What really sets Don Giovanni apart in the opera world is its rather relentlessly dour vision for its putative hero. Again and again throughout the two acts of the piece, Don Juan is cajoled, begged and even exhorted to repent of his evil ways. And yet he refuses. He seems to actually get a kick out of the drama he causes. This is played magnificently by Simon Keenlyside, in an almost Nietzschian interpretation. Look, for example, how he sidles up to the Commendatore after he’s stabbed him. It’s almost like a lover moving in on a conquest (and how apt is that?), until Don Juan suddenly laughs. It’s obviously all just a game to him.
The rest of the cast is just as remarkable, including one of the best Donna Annas I’ve heard, Marina Poplavskaya. Kyle Ketelson as Leporello walks just the right fine line between the comedic and dramatic aspects of his character, and Joyce diDonato’s Donna Elvira is suitably the moral center of the piece. If Zerlina (Miah Persson) and Musetta (Robert Gleadow) suffer just a bit by comparison, with Musetta especially seeming a bit on the petulant side, they still deliver the goods overall. The Commendatore is sung heroically by Eric Halfvarson, who makes the most of the climactic final showdown with Don Giovanni.
This beautiful Covent Garden presentation is aces in both production design and especially orchestral accompaniment. All I can say to Zambello and her team is thank you, thank you, thank you. For once, no radical “reimagining” has taken place, and we instead get a very distinctive, utilitarian set that features a weird columnar structure that assumes different uses throughout the opera. That’s balanced against the ballroom scene, described above, and the incredible final scene, where we get everything from literal hell fires to a sort of Baron Munchhausen-esque flaming giant hand which is pointing the way to the nether regions where Don Giovanni is relegating himself by not agreeing to repent. Costumes are incredibly colorful without needlessly drawing attention to themselves.
I’ve long been a fan of conductor Sir Charles Mackerras. In fact his period instrument recreations of the original performances of Brahms’ four symphonies remain some of my favorite versions of what are easily my most personally beloved 19th century symphonic works.

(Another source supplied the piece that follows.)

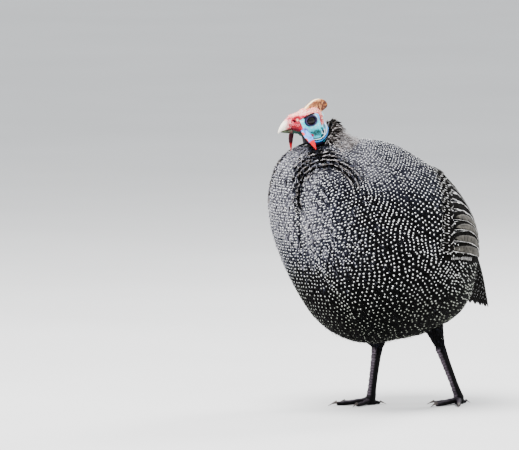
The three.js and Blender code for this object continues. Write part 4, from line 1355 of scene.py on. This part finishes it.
# %% Bill
bill_finish, grain = horn("bill_horn", 260.0)
out_along = bill_finish.along(HEAD_FORWARD, EYES_MIDDLE) + bill_finish.along(HEAD_UP, EYES_MIDDLE) * 0.25
flesh = bill_finish.ramp(bill_finish.noise(420.0), (0.42, (0.33, 0.004, 0.03)), (0.56, (0.87, 0.3, 0.3)))
ivory = bill_finish.ramp(grain, (0.3, (0.86, 0.7, 0.6)), (0.7, (0.92, 0.88, 0.74)))
worn = bill_finish.band(out_along + (bill_finish.noise(250.0) - 0.5) * 8.0, 30.5, 36.0)
bill_finish.feed("Base Color", bill_finish.blend(worn, flesh, ivory))
dress("bill_upper", bill_finish)
jaw_finish, grain = horn("jaw_horn", 260.0)
out_along = jaw_finish.along(HEAD_FORWARD, EYES_MIDDLE)
base = jaw_finish.ramp(grain, (0.4, (0.1, 0.004, 0.01)), (0.6, (0.03, 0.05, 0.03)))
olive = jaw_finish.ramp(grain, (0.3, (0.012, 0.018, 0.009)), (0.7, (0.06, 0.085, 0.04)))
jaw_finish.feed("Base Color", jaw_finish.blend(jaw_finish.band(out_along, 28.0, 32.0), base, olive))
dress("bill_lower", jaw_finish)
bill_root = to_drawing(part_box("bill_upper")[1])[1]
print("the bill starts", round(float(HEAD_AT[1] - bill_root), 1), "mm ahead of the eyes")

# %% [markdown]
# The casque is a horny crest on a core of bone: warm brown on its sides, ivory along its sharp upper
# edge as a painted highlight, rusty at the rear and dark and flaking round its foot.

# %% Casque
casque_finish, grain = horn("casque_horn", 190.0)
ahead, above = (casque_finish.along(way, EYES_MIDDLE) for way in (HEAD_FORWARD, HEAD_UP))
aside = casque_finish.along((1.0, 0.0, 0.0), EYES_MIDDLE)
# Near the casque's middle plane, along its narrow edge, the colour turns ivory: a painted highlight.
edge = 1 - casque_finish.band(aside * aside, 1.0, 5.5)
shade = casque_finish.ramp(grain, (0.38, (0.17, 0.045, 0.012)), (0.62, (0.62, 0.27, 0.1)))
shade = casque_finish.blend(edge, shade, (0.9, 0.78, 0.5))
rear = casque_finish.band(-1.0 * ahead + above * 0.3, 31.0, 36.0) * 0.85
shade = casque_finish.blend(rear, shade, (0.59, 0.2, 0.01))
foot = 1 - casque_finish.band(above + 0.35 * ahead, 8.5, 14.5)
flakes = casque_finish.band(casque_finish.noise(330.0), 0.46, 0.54)
casque_finish.feed("Base Color", casque_finish.blend(foot * flakes, shade, (0.085, 0.021, 0.009)))
dress("casque", casque_finish)
casque_top = to_drawing(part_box("casque")[1])[2]
print("the casque stands", round(float(casque_top - HEAD_AT[2]), 1), "mm above the eyes")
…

Mackerras brings his calm assurance to the entire project, harvesting his orchestral forces easily and transparently. (I did have to wonder about his sometimes strange jaw movements – could Sir Charlie actually be chewing gum while he conducts?)
This is stellar opera performed just about as well as it can be, with a sterling physical production and unmatched orchestral accompaniment. (There are some very brief timing issues with the trio in the opening scene which I attribute either to nerves or perhaps to some monitor issues that were quickly resolved). Opus Arte has finally hit one out of the ballpark and even those not particularly enamored of this art form may find themselves unusually engaged by this Don Giovanni.
The Blu-ray Video:
With an AVC codec and 1.78:1 OAR, Don Giovanni, despite being 1080i, offers a wonderfully crisp and lusciously well saturated image. There are gorgeous colors galore in this production, from deep cobalt blues to fiery reds, and they are all rendered here flawlessly. Contrast and black levels are consistent and top notch. My only caveat is that the actual television direction is a bit spotty at times – when one person is singing, we occasionally are forced to look at another character. But the image itself is wonderful.
Sound:
Again, the uncompressed PCM 5.1 and 2.0 mixes are both excellent, though the 5.1 offers greater fullness, if not that much more separation. Mozart’s orchestral lines are wonderfully transparent, especially in the winds and reeds, and the singers all sound marvelous. There were one or two very brief moments when I wished individual singers had been mixed a little higher, but these were extremely few and far between.
Extras:
As usual with these Opus Arte releases, a nice illustrated booklet is included in the insert. Disc 1 of this two BD set also offers the standard illustrated synopsis as well as a really fun backstage tour of the Royal Opera House, interviews with Mackerras and Zambello (though I wished the interviewer would have just shut up after a while and let the interviewees talk for a change), and a cast gallery.
Final Thoughts:
To segue into pop music for a moment, hopefully Etta James won’t come after me like she did with Beyonce when I say, “At last!” A brilliant opera, performed brilliantly, with none of the “EuroTrash” bells and whistles that are so annoying in so many modern reinterpretations of classic works. For any opera lover, this is easily a DVD Talk Collector Series title. For the public at large–take a chance on upping your cultural quotient and check out this beautiful production of Don Giovanni.
Highly recommended.
RF Opera Now, July-August 2009
Francesca Zambello’s 2002 production for the Royal Opera House, Covent Garden, opened the 2008 season with tickets available only to Sun readers (the Sun being famous for its Page 3 topless models). The production has not always won universal praise. Indeed there are moments when you’re left wondering quite what is going on. But most of the doubts are swept away by the ability of the camera to involve us with the happenings on stage.
Zambello’s vision is bleak. Simon Keenlyside’s Giovanni, in a vocally rather subdued performance, has no redeeming features, although the slapstick routines between him and Kyle Ketelsen as Leporello get plenty of laughs. The singing is generally first-class with a touching Zerlina from Miah Persson, a forthright Don Ottavio from Ramon Vargas and Joyce DiDonato quite outstanding as Donna Elvira. This DVD is worth getting for her alone, but add Charles Mackerras’s sublime conducting and it becomes unmissable.